Work to complete: Repeat, exactly, the run of lines that opens with the line containing "before = set(bpy.data.objects)" and closes with the line containing "obj.data.transform(world)", and leave all other lines out.

Raw data:
+++

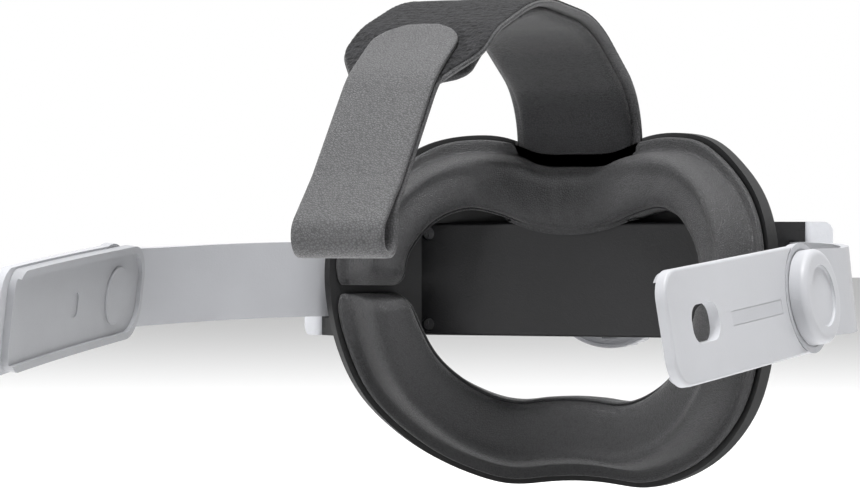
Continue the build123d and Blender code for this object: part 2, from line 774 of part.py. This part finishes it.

+++

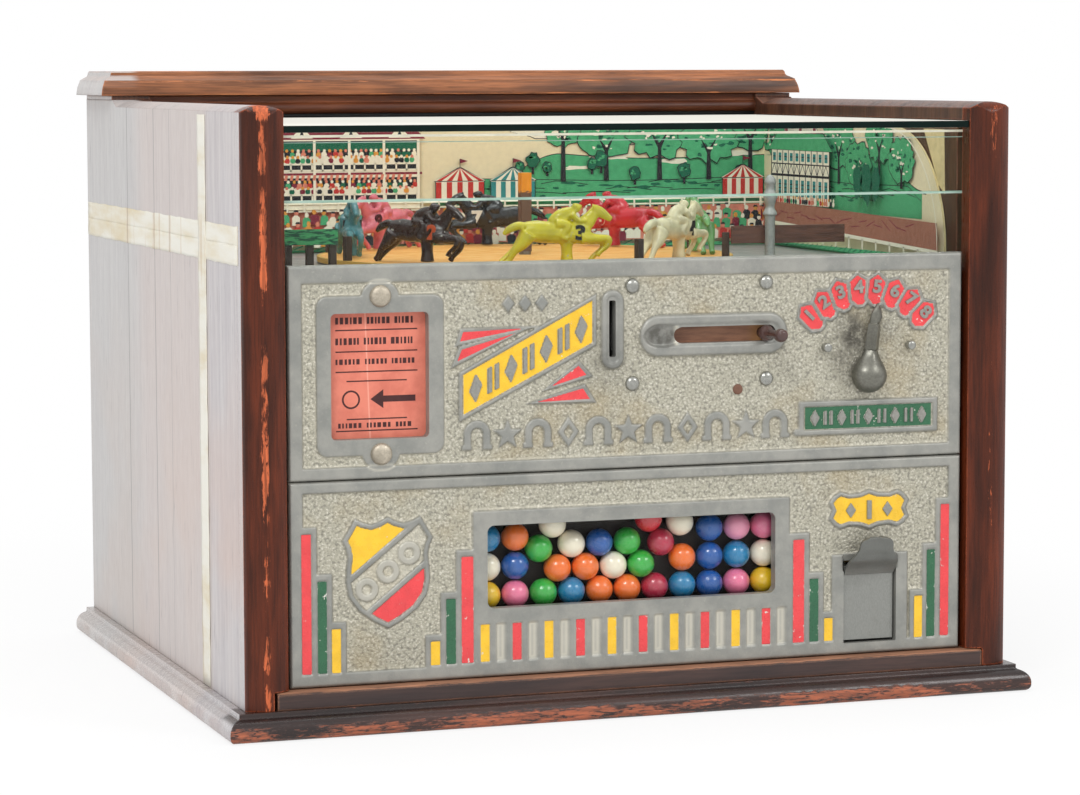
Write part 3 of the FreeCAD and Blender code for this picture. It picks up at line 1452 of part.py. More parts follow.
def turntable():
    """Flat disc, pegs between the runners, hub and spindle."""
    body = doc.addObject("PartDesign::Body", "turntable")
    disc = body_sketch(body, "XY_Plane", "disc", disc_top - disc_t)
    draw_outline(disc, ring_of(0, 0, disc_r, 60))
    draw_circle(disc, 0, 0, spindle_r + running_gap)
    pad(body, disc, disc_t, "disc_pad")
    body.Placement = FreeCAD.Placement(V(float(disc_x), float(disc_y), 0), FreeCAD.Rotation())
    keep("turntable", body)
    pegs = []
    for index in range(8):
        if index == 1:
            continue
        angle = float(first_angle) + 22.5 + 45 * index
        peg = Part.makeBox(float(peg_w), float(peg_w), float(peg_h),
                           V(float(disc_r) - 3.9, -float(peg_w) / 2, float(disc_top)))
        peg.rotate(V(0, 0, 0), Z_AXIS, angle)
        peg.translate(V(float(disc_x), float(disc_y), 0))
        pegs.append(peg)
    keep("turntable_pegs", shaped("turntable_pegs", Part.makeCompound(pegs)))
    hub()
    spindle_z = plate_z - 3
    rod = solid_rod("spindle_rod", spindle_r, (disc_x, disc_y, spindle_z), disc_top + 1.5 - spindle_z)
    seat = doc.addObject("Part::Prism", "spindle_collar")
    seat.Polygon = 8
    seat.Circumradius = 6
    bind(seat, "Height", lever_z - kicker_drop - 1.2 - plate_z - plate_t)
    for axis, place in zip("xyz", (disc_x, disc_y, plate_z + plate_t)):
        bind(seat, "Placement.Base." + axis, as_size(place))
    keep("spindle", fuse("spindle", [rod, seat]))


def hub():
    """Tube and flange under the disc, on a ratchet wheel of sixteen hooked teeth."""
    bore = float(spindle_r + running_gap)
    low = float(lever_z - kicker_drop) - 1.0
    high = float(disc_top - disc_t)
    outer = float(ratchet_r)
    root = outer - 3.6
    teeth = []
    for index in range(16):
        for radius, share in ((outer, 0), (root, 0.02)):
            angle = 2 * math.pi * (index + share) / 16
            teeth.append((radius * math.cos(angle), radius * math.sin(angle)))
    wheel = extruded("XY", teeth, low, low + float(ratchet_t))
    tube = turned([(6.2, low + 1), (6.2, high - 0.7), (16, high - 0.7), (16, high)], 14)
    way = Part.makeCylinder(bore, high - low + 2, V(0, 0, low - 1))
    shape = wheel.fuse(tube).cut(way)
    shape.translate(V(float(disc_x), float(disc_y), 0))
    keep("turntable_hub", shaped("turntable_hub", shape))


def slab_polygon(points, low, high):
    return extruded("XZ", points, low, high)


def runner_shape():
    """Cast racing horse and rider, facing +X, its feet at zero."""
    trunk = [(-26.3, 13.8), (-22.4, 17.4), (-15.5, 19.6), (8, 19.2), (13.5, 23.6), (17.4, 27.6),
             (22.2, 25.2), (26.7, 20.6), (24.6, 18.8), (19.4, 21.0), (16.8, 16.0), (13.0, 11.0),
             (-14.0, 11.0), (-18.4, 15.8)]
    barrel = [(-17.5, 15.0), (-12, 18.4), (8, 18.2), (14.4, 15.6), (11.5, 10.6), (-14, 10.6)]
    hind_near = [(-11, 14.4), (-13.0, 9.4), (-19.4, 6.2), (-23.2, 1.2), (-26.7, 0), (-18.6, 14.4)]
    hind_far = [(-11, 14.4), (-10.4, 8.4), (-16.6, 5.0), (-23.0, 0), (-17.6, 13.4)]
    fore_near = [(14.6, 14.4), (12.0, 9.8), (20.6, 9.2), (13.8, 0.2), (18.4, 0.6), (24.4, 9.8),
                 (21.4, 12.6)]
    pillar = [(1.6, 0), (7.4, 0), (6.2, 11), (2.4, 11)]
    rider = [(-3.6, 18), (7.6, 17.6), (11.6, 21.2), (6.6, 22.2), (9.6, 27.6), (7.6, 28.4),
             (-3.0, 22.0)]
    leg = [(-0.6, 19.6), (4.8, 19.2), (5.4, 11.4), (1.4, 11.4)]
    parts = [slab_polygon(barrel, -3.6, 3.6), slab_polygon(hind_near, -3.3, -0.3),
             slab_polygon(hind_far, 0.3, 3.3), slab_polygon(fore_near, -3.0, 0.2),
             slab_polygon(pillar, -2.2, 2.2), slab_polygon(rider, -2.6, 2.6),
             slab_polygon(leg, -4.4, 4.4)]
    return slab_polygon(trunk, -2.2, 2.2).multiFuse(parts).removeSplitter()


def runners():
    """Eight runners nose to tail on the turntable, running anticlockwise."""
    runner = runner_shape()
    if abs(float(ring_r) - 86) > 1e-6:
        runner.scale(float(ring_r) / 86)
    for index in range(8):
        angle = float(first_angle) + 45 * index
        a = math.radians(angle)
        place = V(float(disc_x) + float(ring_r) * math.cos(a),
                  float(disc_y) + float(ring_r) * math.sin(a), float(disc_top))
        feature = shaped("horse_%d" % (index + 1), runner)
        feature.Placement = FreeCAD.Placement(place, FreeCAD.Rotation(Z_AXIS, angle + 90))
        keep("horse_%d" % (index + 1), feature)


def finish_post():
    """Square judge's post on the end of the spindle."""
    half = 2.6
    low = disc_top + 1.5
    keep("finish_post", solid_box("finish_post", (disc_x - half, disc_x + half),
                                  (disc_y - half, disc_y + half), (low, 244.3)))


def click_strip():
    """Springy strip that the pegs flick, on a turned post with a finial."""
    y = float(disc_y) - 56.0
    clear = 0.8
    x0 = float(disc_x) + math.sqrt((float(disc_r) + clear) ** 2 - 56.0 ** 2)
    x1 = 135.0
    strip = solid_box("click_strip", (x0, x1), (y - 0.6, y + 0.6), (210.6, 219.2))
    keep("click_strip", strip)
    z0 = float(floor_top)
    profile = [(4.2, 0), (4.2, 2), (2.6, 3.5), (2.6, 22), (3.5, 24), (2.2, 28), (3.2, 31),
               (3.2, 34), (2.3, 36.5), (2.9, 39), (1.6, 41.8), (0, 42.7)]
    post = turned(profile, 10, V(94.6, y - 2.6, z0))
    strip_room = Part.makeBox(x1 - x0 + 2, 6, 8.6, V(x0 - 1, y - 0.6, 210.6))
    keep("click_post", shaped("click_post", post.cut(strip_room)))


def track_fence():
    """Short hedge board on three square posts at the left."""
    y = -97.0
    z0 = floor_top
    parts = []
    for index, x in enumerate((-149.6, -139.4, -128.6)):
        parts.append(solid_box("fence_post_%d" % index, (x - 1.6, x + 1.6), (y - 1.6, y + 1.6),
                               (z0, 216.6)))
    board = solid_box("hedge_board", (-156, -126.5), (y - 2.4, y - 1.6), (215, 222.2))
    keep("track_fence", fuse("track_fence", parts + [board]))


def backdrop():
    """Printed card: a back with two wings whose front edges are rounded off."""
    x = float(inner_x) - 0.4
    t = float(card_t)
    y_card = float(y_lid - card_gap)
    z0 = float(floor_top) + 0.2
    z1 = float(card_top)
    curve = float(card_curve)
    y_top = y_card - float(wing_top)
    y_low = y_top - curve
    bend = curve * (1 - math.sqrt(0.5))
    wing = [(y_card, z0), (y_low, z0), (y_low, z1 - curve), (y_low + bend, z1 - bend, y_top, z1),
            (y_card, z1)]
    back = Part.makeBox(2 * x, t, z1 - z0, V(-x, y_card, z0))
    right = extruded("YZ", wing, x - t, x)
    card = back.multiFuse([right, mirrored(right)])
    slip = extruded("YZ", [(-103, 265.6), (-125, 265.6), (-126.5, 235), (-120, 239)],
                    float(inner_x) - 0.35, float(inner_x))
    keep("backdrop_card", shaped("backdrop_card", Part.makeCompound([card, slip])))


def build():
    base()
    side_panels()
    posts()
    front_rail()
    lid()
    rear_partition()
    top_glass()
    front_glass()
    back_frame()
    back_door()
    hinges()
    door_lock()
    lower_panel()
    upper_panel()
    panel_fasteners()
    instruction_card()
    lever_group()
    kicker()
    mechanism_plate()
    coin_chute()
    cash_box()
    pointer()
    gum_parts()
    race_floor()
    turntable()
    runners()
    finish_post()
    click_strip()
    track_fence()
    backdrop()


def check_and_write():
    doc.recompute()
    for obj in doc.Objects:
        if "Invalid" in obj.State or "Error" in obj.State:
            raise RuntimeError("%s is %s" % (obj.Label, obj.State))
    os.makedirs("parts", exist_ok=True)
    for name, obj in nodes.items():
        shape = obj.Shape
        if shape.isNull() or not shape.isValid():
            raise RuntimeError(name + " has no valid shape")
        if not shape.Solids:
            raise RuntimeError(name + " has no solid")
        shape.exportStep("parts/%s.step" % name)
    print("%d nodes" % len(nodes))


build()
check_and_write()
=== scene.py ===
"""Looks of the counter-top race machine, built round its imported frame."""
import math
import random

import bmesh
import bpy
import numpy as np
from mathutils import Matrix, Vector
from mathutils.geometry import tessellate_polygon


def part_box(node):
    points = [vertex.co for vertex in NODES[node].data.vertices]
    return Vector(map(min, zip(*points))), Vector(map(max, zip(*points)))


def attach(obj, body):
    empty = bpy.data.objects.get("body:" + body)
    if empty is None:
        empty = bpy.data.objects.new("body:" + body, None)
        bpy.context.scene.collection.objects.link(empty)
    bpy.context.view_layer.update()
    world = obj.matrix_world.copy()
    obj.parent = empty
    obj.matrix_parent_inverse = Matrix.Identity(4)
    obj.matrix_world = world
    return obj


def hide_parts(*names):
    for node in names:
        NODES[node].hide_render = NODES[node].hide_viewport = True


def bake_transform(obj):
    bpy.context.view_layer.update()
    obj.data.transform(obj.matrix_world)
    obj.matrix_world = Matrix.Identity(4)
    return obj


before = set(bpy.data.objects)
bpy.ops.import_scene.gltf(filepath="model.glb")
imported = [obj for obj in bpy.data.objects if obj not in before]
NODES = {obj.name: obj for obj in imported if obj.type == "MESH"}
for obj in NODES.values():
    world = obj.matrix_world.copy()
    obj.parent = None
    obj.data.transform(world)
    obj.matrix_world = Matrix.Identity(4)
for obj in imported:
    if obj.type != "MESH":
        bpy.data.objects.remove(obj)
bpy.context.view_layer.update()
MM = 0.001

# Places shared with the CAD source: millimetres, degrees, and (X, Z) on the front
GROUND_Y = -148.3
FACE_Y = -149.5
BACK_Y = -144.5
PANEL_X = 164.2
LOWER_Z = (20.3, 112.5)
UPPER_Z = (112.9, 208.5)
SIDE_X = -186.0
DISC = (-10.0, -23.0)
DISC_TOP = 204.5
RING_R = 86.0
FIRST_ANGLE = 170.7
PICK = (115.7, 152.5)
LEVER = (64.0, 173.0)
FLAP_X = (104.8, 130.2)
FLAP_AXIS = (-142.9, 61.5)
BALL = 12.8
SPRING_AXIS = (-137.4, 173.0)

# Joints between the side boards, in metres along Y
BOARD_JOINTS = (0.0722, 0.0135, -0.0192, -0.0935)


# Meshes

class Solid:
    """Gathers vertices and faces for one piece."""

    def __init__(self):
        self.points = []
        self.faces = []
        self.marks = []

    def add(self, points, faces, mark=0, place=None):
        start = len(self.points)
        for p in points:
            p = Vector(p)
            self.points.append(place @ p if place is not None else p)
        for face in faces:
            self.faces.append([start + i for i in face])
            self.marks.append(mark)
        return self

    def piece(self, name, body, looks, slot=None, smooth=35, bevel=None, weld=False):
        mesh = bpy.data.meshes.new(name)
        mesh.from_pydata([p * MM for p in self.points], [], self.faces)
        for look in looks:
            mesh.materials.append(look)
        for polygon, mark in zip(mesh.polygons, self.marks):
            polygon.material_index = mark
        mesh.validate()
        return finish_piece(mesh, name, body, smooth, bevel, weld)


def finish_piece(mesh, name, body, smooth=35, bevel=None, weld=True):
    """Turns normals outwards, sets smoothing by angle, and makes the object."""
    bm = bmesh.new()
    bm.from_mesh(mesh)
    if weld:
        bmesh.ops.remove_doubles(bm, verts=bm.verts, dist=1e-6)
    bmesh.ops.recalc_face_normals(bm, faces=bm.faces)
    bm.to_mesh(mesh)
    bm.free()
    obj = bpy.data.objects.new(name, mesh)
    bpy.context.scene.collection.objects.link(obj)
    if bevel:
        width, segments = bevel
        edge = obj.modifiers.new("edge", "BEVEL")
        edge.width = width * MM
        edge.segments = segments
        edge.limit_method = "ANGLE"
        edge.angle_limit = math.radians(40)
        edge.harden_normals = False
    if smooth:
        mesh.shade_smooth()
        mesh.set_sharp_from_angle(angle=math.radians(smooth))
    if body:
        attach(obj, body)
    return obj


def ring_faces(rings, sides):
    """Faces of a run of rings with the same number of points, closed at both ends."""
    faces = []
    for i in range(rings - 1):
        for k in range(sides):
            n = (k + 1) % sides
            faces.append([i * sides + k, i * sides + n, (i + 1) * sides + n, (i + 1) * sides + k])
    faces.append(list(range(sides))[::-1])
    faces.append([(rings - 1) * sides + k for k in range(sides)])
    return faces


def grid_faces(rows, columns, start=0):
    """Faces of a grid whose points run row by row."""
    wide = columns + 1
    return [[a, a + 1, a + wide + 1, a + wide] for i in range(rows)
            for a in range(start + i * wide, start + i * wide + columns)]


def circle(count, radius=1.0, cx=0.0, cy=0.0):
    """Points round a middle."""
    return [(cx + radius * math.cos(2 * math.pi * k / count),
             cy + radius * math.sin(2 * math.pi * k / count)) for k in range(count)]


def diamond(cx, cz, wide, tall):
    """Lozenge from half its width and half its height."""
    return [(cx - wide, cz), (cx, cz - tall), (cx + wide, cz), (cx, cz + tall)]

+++

Output:
before = set(bpy.data.objects)
bpy.ops.import_scene.gltf(filepath="model.glb")
imported = [obj for obj in bpy.data.objects if obj not in before]
NODES = {obj.name: obj for obj in imported if obj.type == "MESH"}
for obj in NODES.values():
    world = obj.matrix_world.copy()
    obj.parent = None
    obj.data.transform(world)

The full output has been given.